RSIBreak beta5 + Junior Jobs + Akonadi Meeting
I released RSIBreak beta 5 yesterday evening. I can not recall ever making 5 beta releases before in my life. Not for digiKam, kipi-plugins, libkipi, Mailody, Akonadi or RSIBreak. But the good news is that RSIBreak is now bugfree according to bugzilla and there is only one Junior Job present, which is good.
I would love to do things like a network sync so you can break together with your favorite colleague which also uses RSIBreak, but that seems to be more difficult than I thought. I browsed through some applications that uses the zeroconf KDE implementation. But it requires to much code for such a feature. I’ll check again in a few years, maybe someone has made a more high level API around zeroconf. Yes, it is the lazy option, I know.
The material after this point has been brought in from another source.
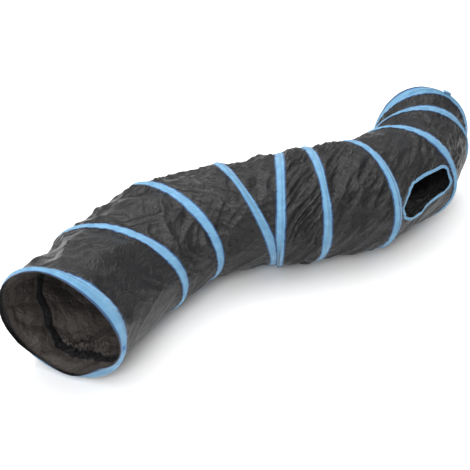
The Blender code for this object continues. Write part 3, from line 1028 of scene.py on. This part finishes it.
def make_tape_stitches(number, side, tree, thread):
    """A row of stitches along one edge of a tape."""
    panel = panel_beside(number, side)
    width = tape_width(number, panel)
    row = round((STITCH_STEPS - 1) * SEWN_AT / TAPE_HALF_WIDTH)
    share = None
    if 1 <= panel < HOOPS:
        points, share, _ = band_points(number, panel, STITCH_STEPS, width, tape_lift)
    else:
        points, _, _ = end_points(number, side, width, tape_lift, STITCH_STEPS)
    normals = normals_of(points) * side
    line = points[row] + normals[row] * (TAPE_THICKNESS / 2 + 0.05 * MM)
    line[:, 2] = np.maximum(line[:, 2], FLOOR_GAP + 0.3 * MM)
    name = f"stitching_{half_name(number, side)}"
    obj = sew(name, line, tree, thread, seed=number * 2 + side)
    if share is None:
        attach(obj, body(number))
    else:
        bend_with(obj, panel, nearest_weights(obj, line, share[row]))


# The ends of each line of the tack: step from the wire to the tape's edge, degrees round
BAR_TACK = (((1, 182), (6, 186)), ((6, 182), (1, 186)), ((3, 181), (3, 187)))


def make_bar_tack(tree, thread):
    """A small cross of stitches that fastens the near tape's end."""
    points, _, _ = end_points(1, -1, tape_width(1, 0), tape_lift, BAND_STEPS)
    normals = -normals_of(points)
    lifted = points + normals * (TAPE_THICKNESS / 2 + 0.1 * MM)
    sizes = {"Pitch": 1.2 * MM, "Thread_Radius": 0.5 * MM}
    for number, (first, last) in enumerate(BAR_TACK):
        rows = np.linspace(first[0], last[0], 7).round().astype(int)
        columns = np.linspace(first[1], last[1], 7).round().astype(int)
        line = lifted[rows, columns]
        name = f"bar_tack_{number + 1}"
        obj = sew(name, line, tree, thread, seed=70 + number, closed=False, **sizes)
        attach(obj, body(1))


# ---------------------------------------------------------------- binding and tie loop


def swept(name, line, sides, ups, outline, material):
    """A section swept along a closed line. outline is (sideways, up) round the section."""
    outline = np.asarray(outline)
    run = line[1] - line[-1]
    if np.cross(run, sides[0]) @ ups[0] < 0:
        outline = outline[::-1]
    count, corners = len(line), len(outline)
    points = (
        line[:, None, :]
        + outline[None, :, 0, None] * sides[:, None, :]
        + outline[None, :, 1, None] * ups[:, None, :]
    )
    row, column = np.meshgrid(np.arange(count), np.arange(corners), indexing="ij")
    here, ahead = row * corners, (row + 1) % count * corners
    beside = (column + 1) % corners
    faces = [here + column, ahead + column, ahead + beside, here + beside]
    faces = np.stack(faces, axis=-1).reshape(-1, 4)
    obj = new_object(name, points.reshape(-1, 3), faces, material)
    steps = np.linalg.norm(np.diff(line, axis=0, append=line[:1]), axis=-1)
    walked = np.concatenate([[0], np.cumsum(steps)])
    rows = faces // corners
    around = walked[rows]
    wraps = (rows.max(axis=1) - rows.min(axis=1)) > count / 2
    around[wraps] = np.where(rows[wraps] == 0, walked[count], around[wraps])
    give_uv(obj, np.stack([around, outline[faces % corners, 0]], axis=-1))
    store(obj, "cloth_place", "FLOAT_VECTOR", points)
    return obj


def band_section(inner, outer, thickness):
    """A flat band's section with round edges, from inner to outer."""
    half = thickness / 2
    turns = np.linspace(-math.pi / 2, math.pi / 2, 5)
    right = [(outer - half + half * math.cos(a), half * math.sin(a)) for a in turns]
    across = np.linspace(outer - half, inner + half, 7)[1:-1]
    dip = [0.15 * MM * math.cos(math.pi * (x - inner) / (outer - inner)) ** 2 for x in across]
    top = [(x, half - low_by) for x, low_by in zip(across, dip)]
    left = [(inner + half - half * math.cos(a), half * math.sin(a)) for a in turns[::-1]]
    low = [(x, -half) for x in across[::-1]]
    return right + top + left + low


def make_binding(tree, cloth_tape, thread):
    """The peephole's binding: a folded tape along the outline, with its row of stitches."""
    corners = peephole_outline()
    part = np.linspace(0, 1, 6)[:-1, None]
    path = corners[:, None] * (1 - part) + np.roll(corners, -1, axis=0)[:, None] * part
    angles, share = path.reshape(-1, 2).T
    line = cloth(PEEPHOLE_PANEL, angles, share)
    step = 0.001
    over = cloth(PEEPHOLE_PANEL, angles + step, share) - cloth(PEEPHOLE_PANEL, angles - step, share)
    ahead = cloth(PEEPHOLE_PANEL, angles, share + step) - cloth(PEEPHOLE_PANEL, angles, share - step)
    up = np.cross(over, ahead)
    axis = (hoops[PEEPHOLE_PANEL - 1].middle + hoops[PEEPHOLE_PANEL].middle) / 2
    up = unit(up * np.sign(dots(up, line - axis)))
    for _ in range(6):
        up = unit(np.roll(up, 1, axis=0) + up + np.roll(up, -1, axis=0))
    run = unit(np.roll(line, -1, axis=0) - np.roll(line, 1, axis=0))
    sideways = unit(np.cross(run, up))
    middle = line.mean(axis=0)
    if (dots(sideways, line - middle) > 0).mean() < 0.5:
        sideways = -sideways
    wander = 0.25 * MM * noise(np.stack([share * 40, angles * 25, angles * 0], axis=-1), 77)
    line = line + sideways * wander[:, None]
    section = band_section(-BINDING_INWARDS, BINDING_OUTWARDS, BINDING_THICKNESS)
    obj = swept("peephole_binding_tape", line, sideways, up, section, cloth_tape)
    bend_with(obj, PEEPHOLE_PANEL, np.repeat(share, len(section)))
    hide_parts("peephole_binding")
    seam = line + sideways * BINDING_SEAM + up * 1.0 * MM
    sewn = sew("peephole_stitching", seam, tree, thread, seed=90)
    bend_with(sewn, PEEPHOLE_PANEL, nearest_weights(sewn, seam, share))


def make_tie_loop(material):
    """A short tape folded into a loop and caught under the last hoop's tape."""
    hoop = hoops[-1]
    at = np.array([math.pi / 2 + LOOP_TURN])
    along_hoop = unit(hoop.ring(at + 0.01, hoop.radius) - hoop.ring(at - 0.01, hoop.radius))[0]
    out = hoop.outward(at)[0]
    low, high = (np.array(corner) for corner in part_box("tie_loop"))
    middle = (low + high) / 2
    turn = np.linspace(0, 2 * math.pi, 48, endpoint=False)
    straight = LOOP_HALF_LENGTH - LOOP_HALF_HEIGHT
    ends = np.sign(np.cos(turn)) * straight * np.clip(np.abs(np.cos(turn)) * 2.2, 0, 1)
    x = ends + LOOP_HALF_HEIGHT * np.cos(turn)
    y = LOOP_HALF_HEIGHT * np.sin(turn) * (1 + 0.18 * np.sin(turn * 2 + 0.5))
    line = middle + x[:, None] * along_hoop + (y[:, None] - 1.0 * MM) * out
    run = unit(np.roll(line, -1, axis=0) - np.roll(line, 1, axis=0))
    wide = np.broadcast_to(hoop.way, line.shape)
    up = unit(np.cross(run, wide))
    section = band_section(-LOOP_HALF_WIDTH, LOOP_HALF_WIDTH, LOOP_THICKNESS)
    obj = swept("tie_loop_tape", line, wide, up, section, material)
    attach(obj, body(HOOPS))
    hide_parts("tie_loop")


# ---------------------------------------------------------------- the whole tunnel


def make_floor():
    bpy.ops.mesh.primitive_plane_add(size=30, location=(0, 0, -0.2 * MM))
    floor = bpy.context.object
    floor.name = "floor"
    floor.data.materials.append(floor_finish())


def main():
    place_camera()
    light_studio()
    make_floor()
    bpy.context.scene.view_settings.view_transform = "Standard"
    taffeta = taffeta_finish("black_taffeta", (0.003, 0.0029, 0.0033), (0.010, 0.0096, 0.0106), 0.23)
    # The nearer panels' inside is the black taffeta with painted light: a lighter, warmer brown that
    # stands for light shining through the thin cloth
    inside_finish = taffeta_finish("taffeta_inside_painted_light", (0.044, 0.038, 0.035), (0.098, 0.086, 0.080), 0.42)
    channel_cloth = taffeta_finish("channel_cloth", (0.004, 0.004, 0.005), (0.010, 0.010, 0.012), 0.55)
    tape = tape_finish()
    blue_thread = thread_finish("blue_thread", (0.075, 0.21, 0.40), (0.18, 0.38, 0.58))
    navy_thread = thread_finish("navy_thread", (0.01, 0.05, 0.20), (0.03, 0.12, 0.38))
    steel = metal_finish("spring_steel", (0.40, 0.41, 0.43), (0.62, 0.63, 0.65), 0.28)
    brass = metal_finish("crimped_brass", (0.55, 0.40, 0.18), (0.78, 0.60, 0.30), 0.32)
    tree = stitch_tree()
    for number in range(1, HOOPS + 1):
        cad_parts[f"wire_hoop_{number:02d}"].material_slots[0].material = steel
        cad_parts[f"ferrule_{number:02d}"].material_slots[0].material = brass
        for side in (-1, 1):
            make_tape_half(number, side, tape)
            make_tape_stitches(number, side, tree, blue_thread)
    for number in range(2, HOOPS):
        for side in (-1, 1) if number > 2 else (1,):
            make_channel_half(number, side, channel_cloth)
    make_dark_strip(channel_cloth)
    for panel in range(1, HOOPS):
        # Panels before DARK_INSIDE get the inside with painted light, the far ones the plain dark
        # taffeta
        make_panel(panel, taffeta, inside_finish if panel < DARK_INSIDE else taffeta)
    make_hem("near_mouth_hem", 1, -1, taffeta)
    make_hem("far_mouth_hem", HOOPS, 1, taffeta)
    make_binding(tree, tape, blue_thread)
    make_bar_tack(tree, navy_thread)
    make_tie_loop(tape)


main()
Maybe Junior Jobs in bugzilla need more explanation. I don’t recall being on planetkde recently. Junior Jobs are jobs which are great bugs for people that want to start with KDE development and want to start with some easy to implement features. These are not bugs which the application developer does not feel like implementing because it is boring or only serves a small portion of the users, no.. I leave them open for a while in bugzilla to give people the chance to start with KDE development. So if you want to start developing for KDE, take a look at our list of Junior Jobs on bugzilla.
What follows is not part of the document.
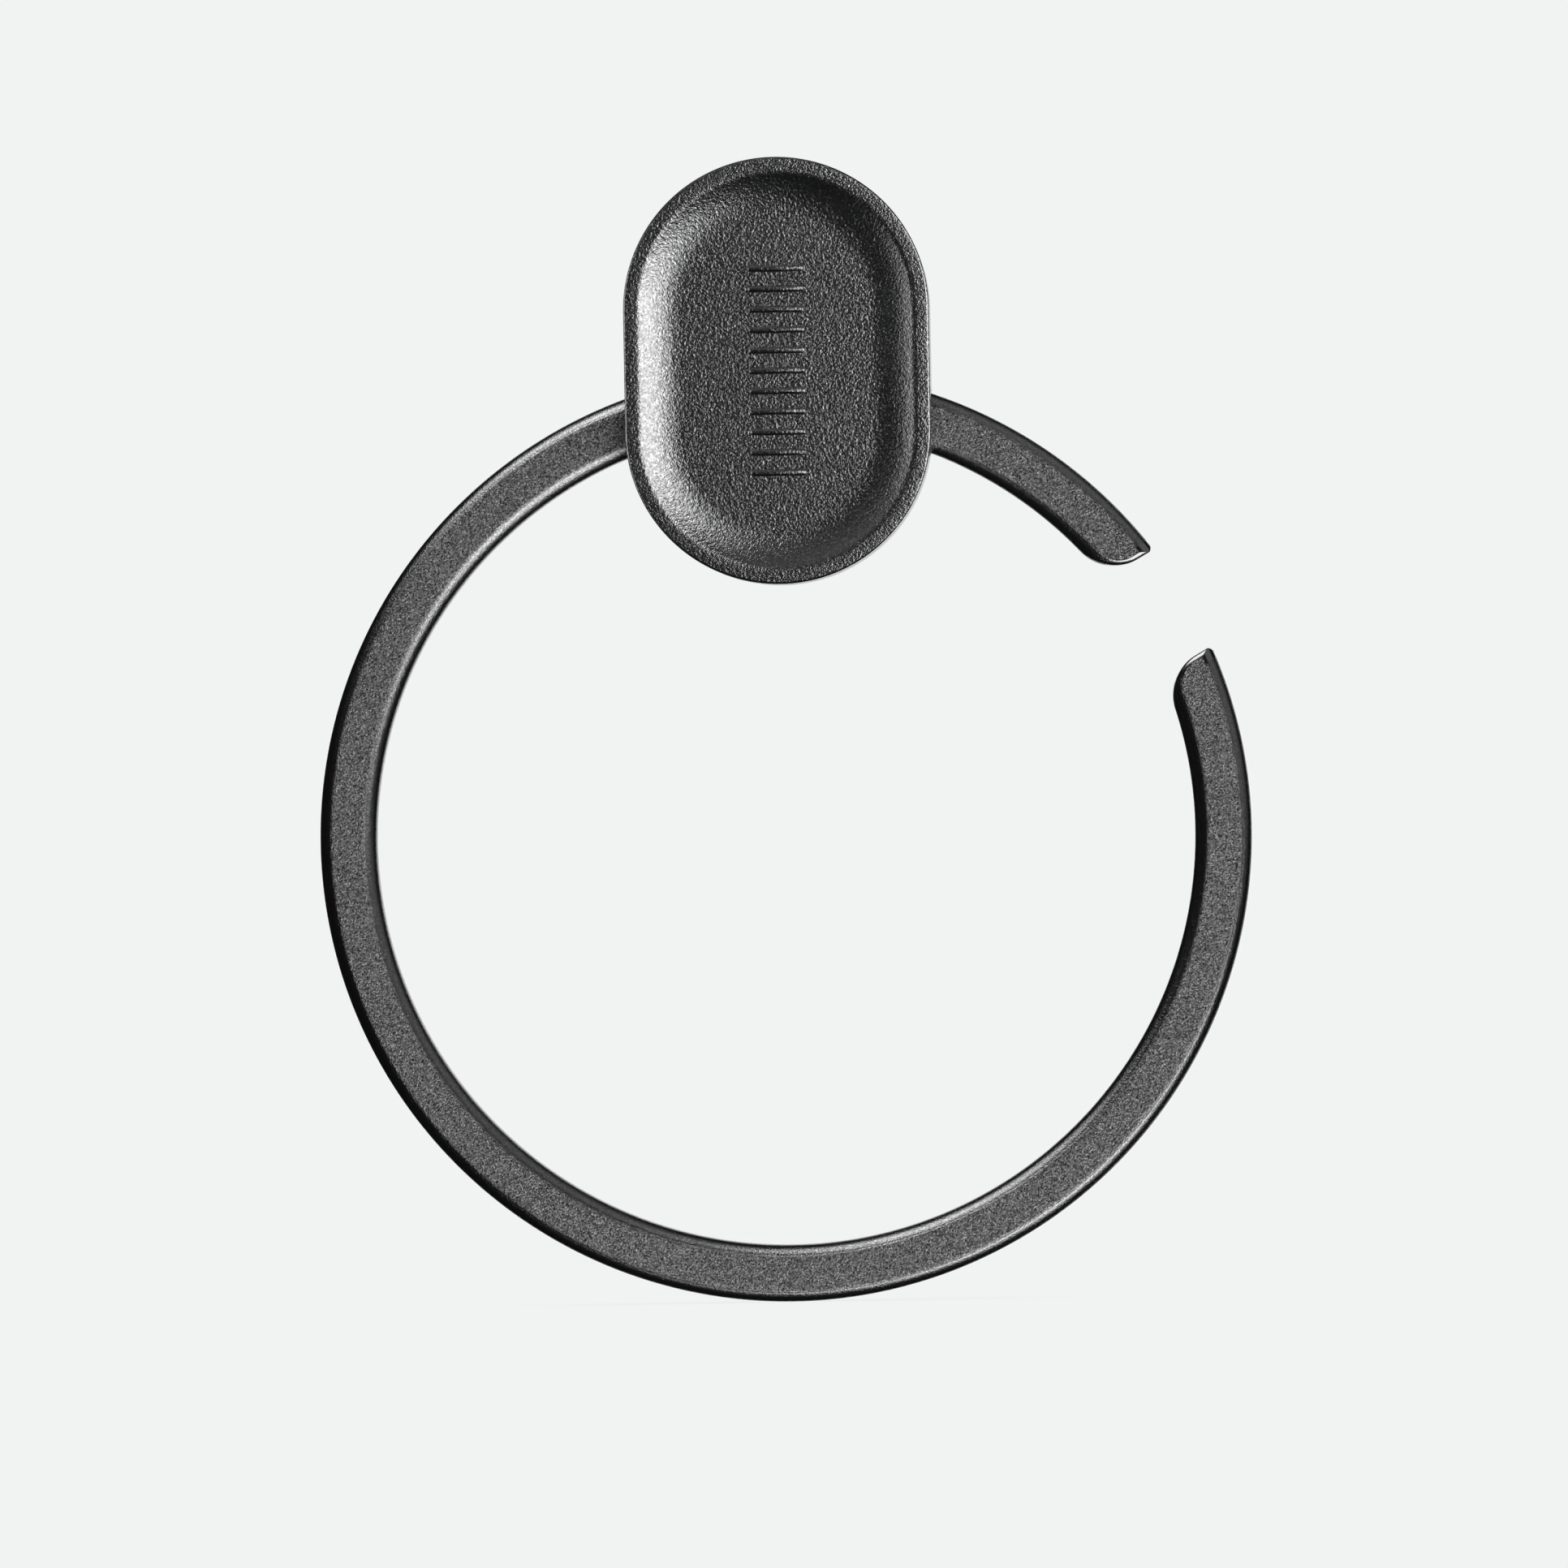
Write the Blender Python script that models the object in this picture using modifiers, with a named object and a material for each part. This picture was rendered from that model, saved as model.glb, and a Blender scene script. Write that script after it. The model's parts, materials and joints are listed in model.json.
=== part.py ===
"""Split key ring with a pinch grip.

A flat band, bent round to a C, turns through a pill-shaped grip. The grip is two
dished shells on four dowels. Turned one way the band's split is open for keys;
turned the other way the split is inside the grip, where a sprung latch fills it.

Everything is modelled in the face frame: origin on the band's axis, +X to the
right, +Y up and +Z towards the front. One empty stands that frame upright, so in
world space the front faces -Y and the band's lowest point is at z = 0.
"""

import bmesh
import bpy
from math import atan2, cos, pi, radians, sin, sqrt
from mathutils import Vector

# Driving dimensions, in metres ------------------------------------------------

BAND_OUTER_R = 0.01600
BAND_INNER_R = 0.01405
BAND_THICKNESS = 0.00190
BAND_EDGE_R = 0.00050  # rounding of the front and back edges
SPLIT_ANGLE = radians(30)  # where the split stands when it is open for keys
SPLIT_WIDTH = 0.00384
TIP_R = 0.00019  # the ends' outer corners
LEAD_IN_R = 0.00159  # the ends' inner corners, which push the latch down
LEAST_CORNER_R = 0.00002  # what a corner keeps where the rounded edge reaches the flat face

GRIP_ANGLE = radians(90)  # the grip stands on top of the band
GRIP_CENTRE_Y = 0.01595
GRIP_END_R = 0.00524
GRIP_STRAIGHT = 0.00416  # between the two round ends
GRIP_THICKNESS = 0.00540
GRIP_EDGE_R = 0.00012
RIM_WIDTH = 0.00049
DISH_DEPTH = 0.00035
DISH_WALL_ANGLE = radians(25.5)  # how steeply the dish leaves the rim
SEAM_GAP = 0.00004  # between the two shells

CHANNEL_CLEARANCE = 0.00010  # between the band's edges and the shells
LINER_THICKNESS = 0.00025
LINER_CLEARANCE = 0.00005
LINER_HALF_ANGLE = radians(18)

DOWEL_R = 0.00050
DOWEL_LENGTH = 0.00300
DOWEL_CLEARANCE = 0.00003
DOWEL_CHAMFER = 0.00012
DOWELS = {  # face-frame places
    "dowel_upper_left": (-0.00270, 0.01860),
    "dowel_upper_right": (0.00270, 0.01860),
    "dowel_lower_left": (-0.00375, 0.01190),
    "dowel_lower_right": (0.00375, 0.01190),
}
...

Next Friday is the start of a new Akonadi meeting. Goal there is to give the Akonadi Pillar a good shakedown for the next KDE release. This should be the release where Akonadi KDE Libraries should be in good shape to be used for everyday usage by users. They don’t have to know they will use Akonadi for their address book, it simply will happen ;-). But before that, we need to make sure we have the stability which is required. We’ve seen all kinds of interests from application developers. Recently I’ve seen KPilot do things with Akonadi, KJots too and the KIPI-plugins team is considering it. For this meeting KPilot and KJots authors will be available, so we can fix any issue they run into quickly. I say ‘we’, but it’s mostly ‘Volker’ btw. Credits where they belong.
I’m also looking forward to get Mailody in shape for a new release. I’ve recently fixed a large set of bugs and I hope that after this weekend I can switch permanently to Mailody4. What might help here is that Igor is flying in from the Amazon area in Brazil (he’s exchanging 30 degrees Celsius for 3 degrees Celsius; talking about motivation ;-)). This summer (that’s actually winter there, right?) he has made an Akonadi testing framework. I’m really looking forward to his presentation to see in what way we can make use of this framework. I’ll make sure I’ll blog from the event.